Ce thème de la résilience m'est venu à l'esprit en lisant le texte de la première lecture, celle du prophète Isaïe qui nous annonce que le monde de la fraternité est possible, même après les pires échecs. Au moment où ce texte est composé, les Juifs rentrent d'un long exil. Ils découvrent que tout a été démoli. Malgré les efforts acharnés que les déportés déploient pour reconstruire un semblant de vie normale, rien n'y fait. Ils ont beau multiplier les liturgies et les sacrifices, Dieu reste sourd à leurs appels. C'est là que le prophète intervient en affirmant que la fraternité constitue la seule façon de rétablir la vie bonne : « Partage ton pain avec celui qui a faim, accueille chez toi les pauvres sans abri, ne te dérobe pas à ton semblable » (Is 58,7).
La fraternité est la beauté du monde, la bonne saveur de la vie. Sans elle, que sommes-nous? André Malraux, ce grand penseur du 20e siècle, soutenait que le Mal Absolu dans le monde, c'est précisément l'Ennemi de la fraternité. Ces jours-ci, sous différentes formes, j'ai le sentiment que le mal absolu s'impose.
C'est dans ce contexte que je comprends les images du sel et de la lumière dont parle Jésus. Nos échanges en équipe de préparation de la célébration et les réflexions subséquentes m'ont ouvert des pistes insoupçonnées sur l'image du sel. Le sel nous renvoie d'abord au quotidien où ce précieux condiment donne du goût à l'alimentation du jour et nous assure de la nourriture pour demain en la conservant. J'ai aussi appris que dans le monde ancien, le sel est encore plus riche de sens, il est le geste de l'amitié. L'expression « Manger du sel avec quelqu'un » signifie faire un pacte d'amitié indissoluble avec cette personne. Même Dieu ne peut le défaire. Si le sel caractérise une alliance inviolable et sacrée, peut-être est-ce dû au fait que le sel empêche la corruption des aliments?
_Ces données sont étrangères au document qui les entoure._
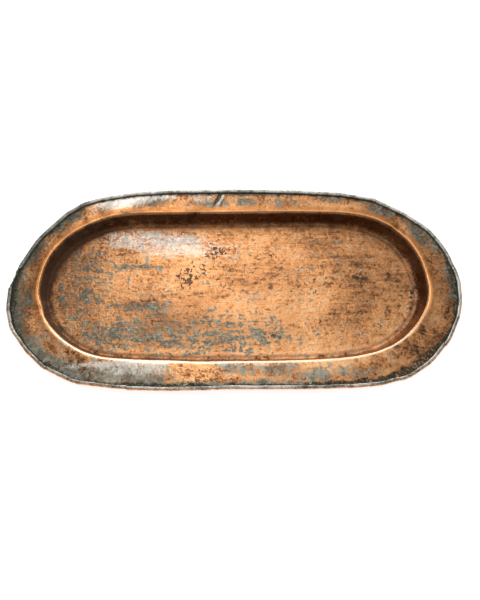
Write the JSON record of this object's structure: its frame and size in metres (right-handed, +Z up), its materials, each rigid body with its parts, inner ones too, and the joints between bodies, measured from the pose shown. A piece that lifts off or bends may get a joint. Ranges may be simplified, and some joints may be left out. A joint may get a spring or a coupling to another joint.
{
  "type": "serving tray",
  "caption": "Oblong hand-raised copper tray with a shallow flat well, a broad flat rim, and an edge wired and bound with folded strips.",
  "frame": {"origin": "on the surface the tray rests on, under the middle of the tray's outline", "axes": "+X along the tray to its rounder end, +Y across it to the back, +Z up out of the well"},
  "size_m": [0.6106, 0.2892, 0.029],
  "materials": {
    "copper": "hammered, worn and tarnished, with grey remains of tinning",
    "rivet_copper": "dark green-black tarnish",
    "iron_wire": "dull and rusty",
    "tinned_copper": "worn tin over copper, satin"
  },
  "bodies": {
    "root": {"tray_sheet": "copper", "repair_rivets": "rivet_copper", "edge_wire_back": "iron_wire", "edge_wire_front": "iron_wire", "edge_strip_right_middle": "tinned_copper", "edge_strip_right_upper": "tinned_copper", "edge_strip_back_right_corner": "tinned_copper", "edge_strip_back_right_shoulder": "tinned_copper", "edge_strip_back_right": "tinned_copper", "edge_strip_back_left": "tinned_copper", "edge_strip_back_left_shoulder": "tinned_copper", "edge_strip_back_left_corner": "tinned_copper", "edge_strip_left_upper": "tinned_copper", "edge_strip_left_torn": "tinned_copper", "edge_strip_left_middle": "tinned_copper", "edge_strip_left_lower": "tinned_copper", "edge_strip_front_left_corner": "tinned_copper", "edge_strip_front_left": "tinned_copper", "edge_strip_front_right": "tinned_copper", "edge_strip_front_right_shoulder": "tinned_copper", "edge_strip_front_right_corner": "tinned_copper", "edge_strip_right_lower": "tinned_copper"}
  },
  "joints": []
}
Le sel a-t-il toujours ce rôle positif, comme semble l'affirmer le pacte du sel? Il ne semble pas car, dans certains contextes, le sel va s'éventer et entraîner l'affadissement de la nourriture. Même si la composition du sel est, en soi très stable, la salinité peut se perdre. En Palestine, cette salinité se perdait, le sel de la Mer Morte contenant beaucoup d'impuretés. Le sel ne jouait plus son rôle : dénaturé, on n'avait qu'à le piétiner.
L'image de la lumière nous est plus familière. C'est un symbole fort de la tradition chrétienne. Je ne veux pas m'y attarder davantage, sauf pour rappeler que, pour l'évangile d'aujourd'hui, la lumière est ce que nous faisons de bien, c'est-à-dire notre engagement, notre responsabilité.
Comment aujourd'hui être sel de la terre et lumière du monde? En développant la fraternité. Toutes sortes de situations et d'événements témoignent d'une incapacité de fraternité : des enfants, des femmes et des hommes sont rejetés, bafoués et exclus. Pourquoi? Parce que leur situation de vie, leur nationalité, leur origine ou leur orientation sexuelle ne correspond pas au modèle unique que nous considérons nécessaire et dans lequel nous voulons enfermer l'humanité. L'incapacité de la fraternité, c'est affadir la vie. Être sel de la terre et lumière du monde, c'est témoigner dans notre quotidien, privé et public, que la fraternité a bien meilleur goût que le refus de l'altérité de l'autre.